WRITTEN TASK:
Copy the data below exactly.

Start

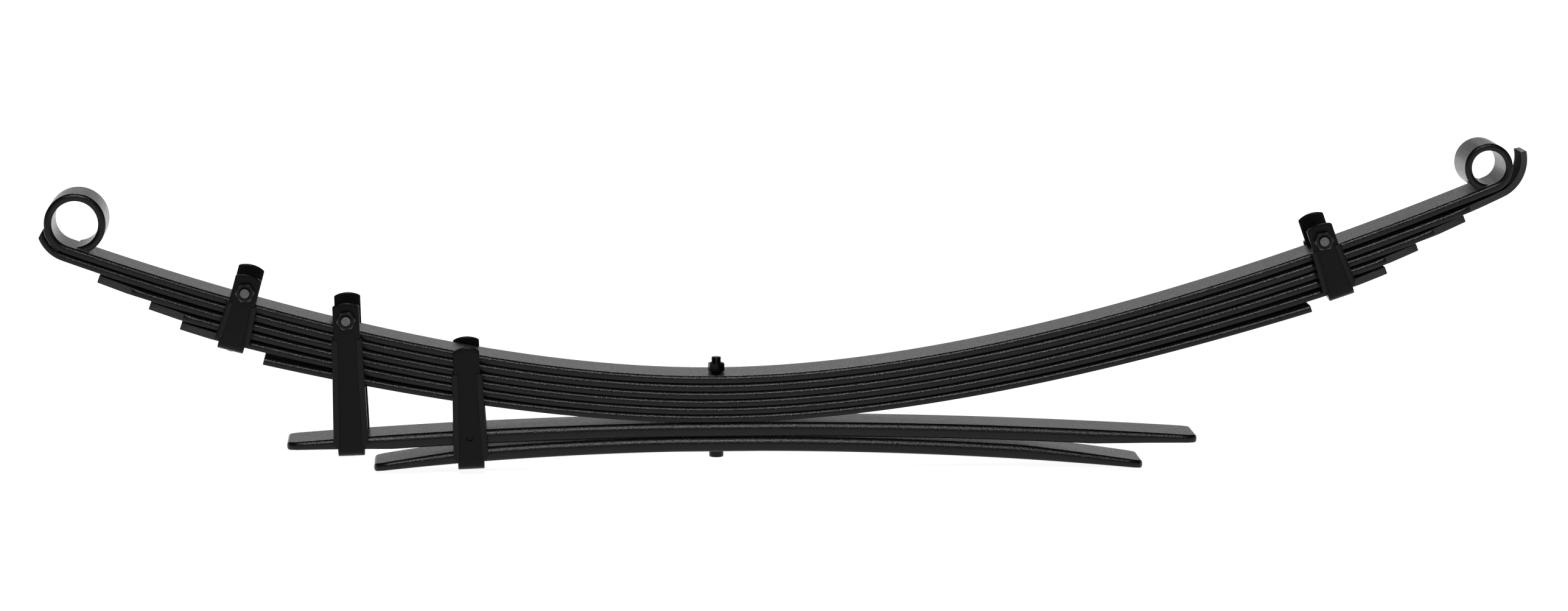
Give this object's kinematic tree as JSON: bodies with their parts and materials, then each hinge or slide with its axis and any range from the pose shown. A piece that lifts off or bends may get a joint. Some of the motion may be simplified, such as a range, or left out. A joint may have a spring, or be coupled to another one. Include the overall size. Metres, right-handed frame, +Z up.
{
  "type": "leaf spring",
  "caption": "Multi-leaf suspension spring with two rolled eyes, a thick helper stage curved the other way, riveted clips with bolts and liners, and a centre bolt.",
  "frame": {"origin": "centre of the axle seat: the underside of the lowest leaf, on the centre bolt's axis", "axes": "+X towards the rear (shackle) eye, +Y across the leaves, +Z up from the axle seat towards the eyes"},
  "size_m": [1.4126, 0.097, 0.3101],
  "materials": {
    "leaf_paint": "satin grey-black textured paint on rolled spring steel",
    "clip_paint": "satin black paint on bent strap",
    "fastener": "satin black paint on turned and forged steel",
    "liner": "matte moulded black plastic"
  },
  "bodies": {
    "seat": {"leaf_1_seat": "leaf_paint", "leaf_2_seat": "leaf_paint", "leaf_3_seat": "leaf_paint", "leaf_4_seat": "leaf_paint", "leaf_5_seat": "leaf_paint", "leaf_6_seat": "leaf_paint", "leaf_7": "leaf_paint", "leaf_8": "leaf_paint", "centre_bolt": "fastener", "centre_nut": "fastener", "clip_b_strap": "clip_paint", "clip_b_rivet": "fastener", "clip_b_liner_near": "liner", "clip_b_liner_far": "liner", "clip_b_bolt": "fastener", "clip_b_nut": "fastener", "clip_b_spacer": "fastener", "clip_c_strap": "clip_paint", "clip_c_rivet": "fastener", "clip_c_liner_near": "liner", "clip_c_liner_far": "liner"},
    "front_arm": {"leaf_1_front_arm": "leaf_paint", "leaf_2_front_arm": "leaf_paint", "leaf_3_front_arm": "leaf_paint", "leaf_4_front_arm": "leaf_paint", "leaf_5_front_arm": "leaf_paint", "leaf_6_front_arm": "leaf_paint", "clip_a_strap": "clip_paint", "clip_a_rivet": "fastener", "clip_a_liner_near": "liner", "clip_a_liner_far": "liner", "clip_a_bolt": "fastener", "clip_a_nut": "fastener", "clip_a_spacer": "fastener"},
    "rear_arm": {"leaf_1_rear_arm": "leaf_paint", "leaf_2_rear_arm": "leaf_paint", "leaf_3_rear_arm": "leaf_paint", "leaf_4_rear_arm": "leaf_paint", "leaf_5_rear_arm": "leaf_paint", "leaf_6_rear_arm": "leaf_paint", "clip_d_strap": "clip_paint", "clip_d_rivet": "fastener", "clip_d_liner_near": "liner", "clip_d_liner_far": "liner", "clip_d_bolt": "fastener", "clip_d_nut": "fastener", "clip_d_spacer": "fastener"}
  },
  "joints": [
    {"name": "front_flex", "type": "hinge", "parent": "seat", "child": "front_arm", "pos_m": [-0.1892, 0, 0.04176], "axis": [0, -1, 0], "range_deg": [-0.5, 16], "stiffness_Nm_per_rad": 4700},
    {"name": "rear_flex", "type": "hinge", "parent": "seat", "child": "rear_arm", "pos_m": [0.22114, 0, 0.04726], "axis": [0, 1, 0], "range_deg": [-0.5, 16], "stiffness_Nm_per_rad": 3800}
  ]
}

End

COMPLETE ANSWER:
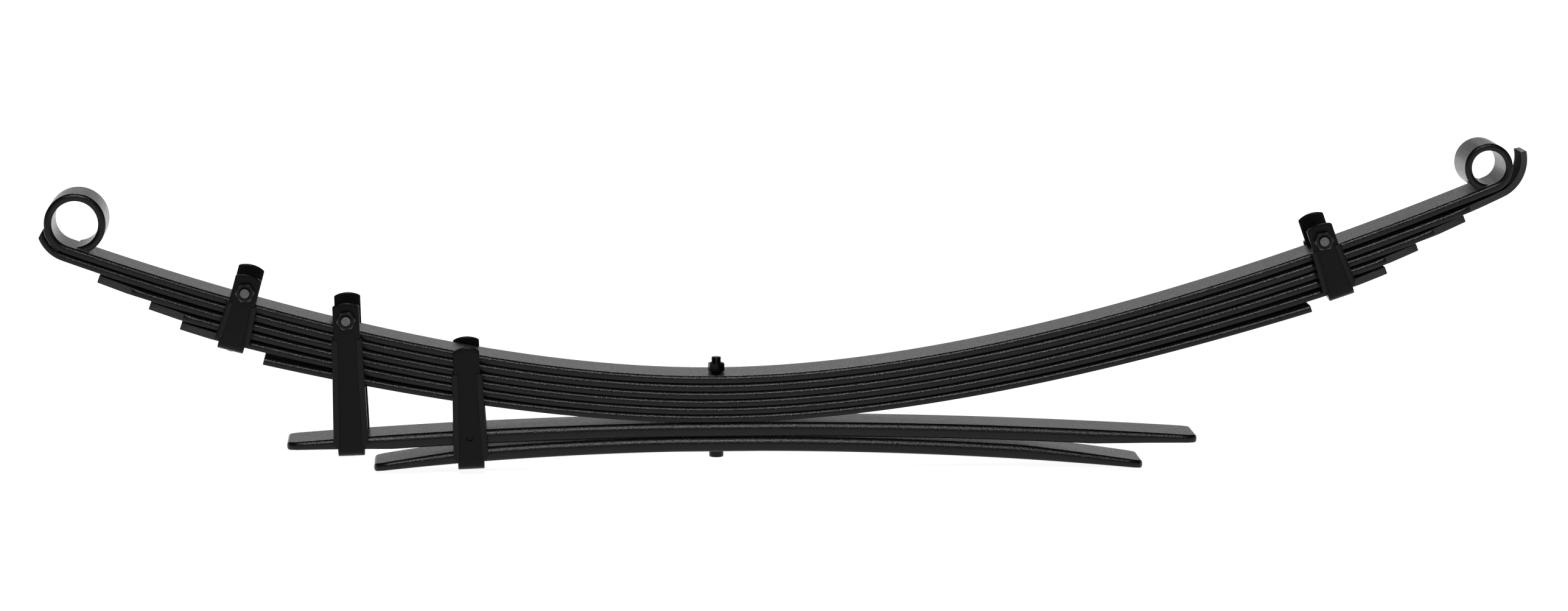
Give this object's kinematic tree as JSON: bodies with their parts and materials, then each hinge or slide with its axis and any range from the pose shown. A piece that lifts off or bends may get a joint. Some of the motion may be simplified, such as a range, or left out. A joint may have a spring, or be coupled to another one. Include the overall size. Metres, right-handed frame, +Z up.
{
  "type": "leaf spring",
  "caption": "Multi-leaf suspension spring with two rolled eyes, a thick helper stage curved the other way, riveted clips with bolts and liners, and a centre bolt.",
  "frame": {"origin": "centre of the axle seat: the underside of the lowest leaf, on the centre bolt's axis", "axes": "+X towards the rear (shackle) eye, +Y across the leaves, +Z up from the axle seat towards the eyes"},
  "size_m": [1.4126, 0.097, 0.3101],
  "materials": {
    "leaf_paint": "satin grey-black textured paint on rolled spring steel",
    "clip_paint": "satin black paint on bent strap",
    "fastener": "satin black paint on turned and forged steel",
    "liner": "matte moulded black plastic"
  },
  "bodies": {
    "seat": {"leaf_1_seat": "leaf_paint", "leaf_2_seat": "leaf_paint", "leaf_3_seat": "leaf_paint", "leaf_4_seat": "leaf_paint", "leaf_5_seat": "leaf_paint", "leaf_6_seat": "leaf_paint", "leaf_7": "leaf_paint", "leaf_8": "leaf_paint", "centre_bolt": "fastener", "centre_nut": "fastener", "clip_b_strap": "clip_paint", "clip_b_rivet": "fastener", "clip_b_liner_near": "liner", "clip_b_liner_far": "liner", "clip_b_bolt": "fastener", "clip_b_nut": "fastener", "clip_b_spacer": "fastener", "clip_c_strap": "clip_paint", "clip_c_rivet": "fastener", "clip_c_liner_near": "liner", "clip_c_liner_far": "liner"},
    "front_arm": {"leaf_1_front_arm": "leaf_paint", "leaf_2_front_arm": "leaf_paint", "leaf_3_front_arm": "leaf_paint", "leaf_4_front_arm": "leaf_paint", "leaf_5_front_arm": "leaf_paint", "leaf_6_front_arm": "leaf_paint", "clip_a_strap": "clip_paint", "clip_a_rivet": "fastener", "clip_a_liner_near": "liner", "clip_a_liner_far": "liner", "clip_a_bolt": "fastener", "clip_a_nut": "fastener", "clip_a_spacer": "fastener"},
    "rear_arm": {"leaf_1_rear_arm": "leaf_paint", "leaf_2_rear_arm": "leaf_paint", "leaf_3_rear_arm": "leaf_paint", "leaf_4_rear_arm": "leaf_paint", "leaf_5_rear_arm": "leaf_paint", "leaf_6_rear_arm": "leaf_paint", "clip_d_strap": "clip_paint", "clip_d_rivet": "fastener", "clip_d_liner_near": "liner", "clip_d_liner_far": "liner", "clip_d_bolt": "fastener", "clip_d_nut": "fastener", "clip_d_spacer": "fastener"}
  },
  "joints": [
    {"name": "front_flex", "type": "hinge", "parent": "seat", "child": "front_arm", "pos_m": [-0.1892, 0, 0.04176], "axis": [0, -1, 0], "range_deg": [-0.5, 16], "stiffness_Nm_per_rad": 4700},
    {"name": "rear_flex", "type": "hinge", "parent": "seat", "child": "rear_arm", "pos_m": [0.22114, 0, 0.04726], "axis": [0, 1, 0], "range_deg": [-0.5, 16], "stiffness_Nm_per_rad": 3800}
  ]
}